In the final crisis, or succession of crises, Carson passed through the staging post of believing - or professing to believe - that the mooting of partition would be a safe and effective tactic because Redmond could never accept it, to espousing partition. As Lord Lansdowne memorably concluded, “he means to fight on his inner lines”. Southern unionists never quite forgave Carson, for reasons that were not wholly reducible to a sense of betrayal. With the establishment of the two states the estrangements within unionism as well as within nationalism deepened. Lewis quotes the bizarre comment in the Irish Times obituary on Carson, who died on October 22nd, 1935, the last of the great Irish figures of the home rule drama, that “had he been 40 years younger, Lord Carson of Duncairn might have been a British Hitler or even a Mussolini”.

Carson was bereft of political imagination or reflectiveness. This served him well in his historic role if it makes a somewhat forbidding subject for a political biography. His career was defined by the denial that he was engaged in politics. He saw himself as a patriotic conscript rather than a politician, obliged in a time of peril to forsake his professional life to defend the existing constitutional order. His modus operandi was that of a barrister brutally wresting and imposing a settlement.
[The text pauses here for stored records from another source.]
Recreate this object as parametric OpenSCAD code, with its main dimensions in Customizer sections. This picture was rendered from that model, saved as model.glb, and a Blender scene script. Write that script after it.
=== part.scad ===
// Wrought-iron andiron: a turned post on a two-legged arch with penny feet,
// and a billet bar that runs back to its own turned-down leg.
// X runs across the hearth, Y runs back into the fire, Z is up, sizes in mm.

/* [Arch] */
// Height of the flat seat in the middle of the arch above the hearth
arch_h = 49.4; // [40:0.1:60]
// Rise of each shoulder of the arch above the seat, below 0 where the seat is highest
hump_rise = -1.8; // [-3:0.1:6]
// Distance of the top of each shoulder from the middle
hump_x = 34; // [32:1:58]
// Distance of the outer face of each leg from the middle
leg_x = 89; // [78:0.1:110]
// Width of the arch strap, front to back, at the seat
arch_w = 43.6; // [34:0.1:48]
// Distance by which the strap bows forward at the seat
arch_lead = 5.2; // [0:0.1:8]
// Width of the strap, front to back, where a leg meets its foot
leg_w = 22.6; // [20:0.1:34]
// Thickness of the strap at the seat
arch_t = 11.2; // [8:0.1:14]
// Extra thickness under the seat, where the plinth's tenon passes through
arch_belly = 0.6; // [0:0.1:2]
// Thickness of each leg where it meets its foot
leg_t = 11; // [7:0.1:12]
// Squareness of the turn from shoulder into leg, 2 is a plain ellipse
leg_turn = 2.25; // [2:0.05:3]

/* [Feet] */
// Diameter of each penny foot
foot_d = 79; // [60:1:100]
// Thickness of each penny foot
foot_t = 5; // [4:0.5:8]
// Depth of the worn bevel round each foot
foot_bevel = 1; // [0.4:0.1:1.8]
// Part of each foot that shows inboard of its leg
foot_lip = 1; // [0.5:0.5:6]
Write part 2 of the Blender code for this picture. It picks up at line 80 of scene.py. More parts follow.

Carson’s imposing features belied constant problems of health. The set jawline, and the cavernous eye sockets, provided the stern icon of Ulster unionist resolve skilfully promoted by James Craig. His record as this implacable upholder of the law in Ireland aided him in the essential business of distinguishing loyalist resistance to home rule from the sedition of nationalism. By the same token, what was to nationalists the open admission that the Conservative conception of law and the constitution was and had always been a partisan sham inflamed nationalist resentment of partition and helped seal the fate of the Irish parliamentary party: the final Balfourian barb.

Carson was the predominant Irish unionist figure in the last moment of high politics, and the final agonies of the “Irish question” in the late 19th- and early 20th-century politics of these islands. He never had to practise politics at a lesser altitude. He was never obliged, as was his admirer, inheritor and fellow lawyer David Trimble to address the predicament of governance within the Northern Irish state.

Lewis is incorrect in stating that Carson’s birthplace was demolished. Number 4 Harcourt Street still stands, though with its interior greatly compromised, saved by the efforts on behalf of An Taisce of Ian Lumley, Michael Smith and the splendid and still missed Rico Ross. It even has a plaque.

As if to perpetuate the cycle of miscomprehension, the belated plaque that now adorns the house refers to “Lord Edward Carson”: appointed a lord of appeal in ordinary in 1921, Carson became Lord Carson of Duncairn, after the division of Belfast he had represented from 1918.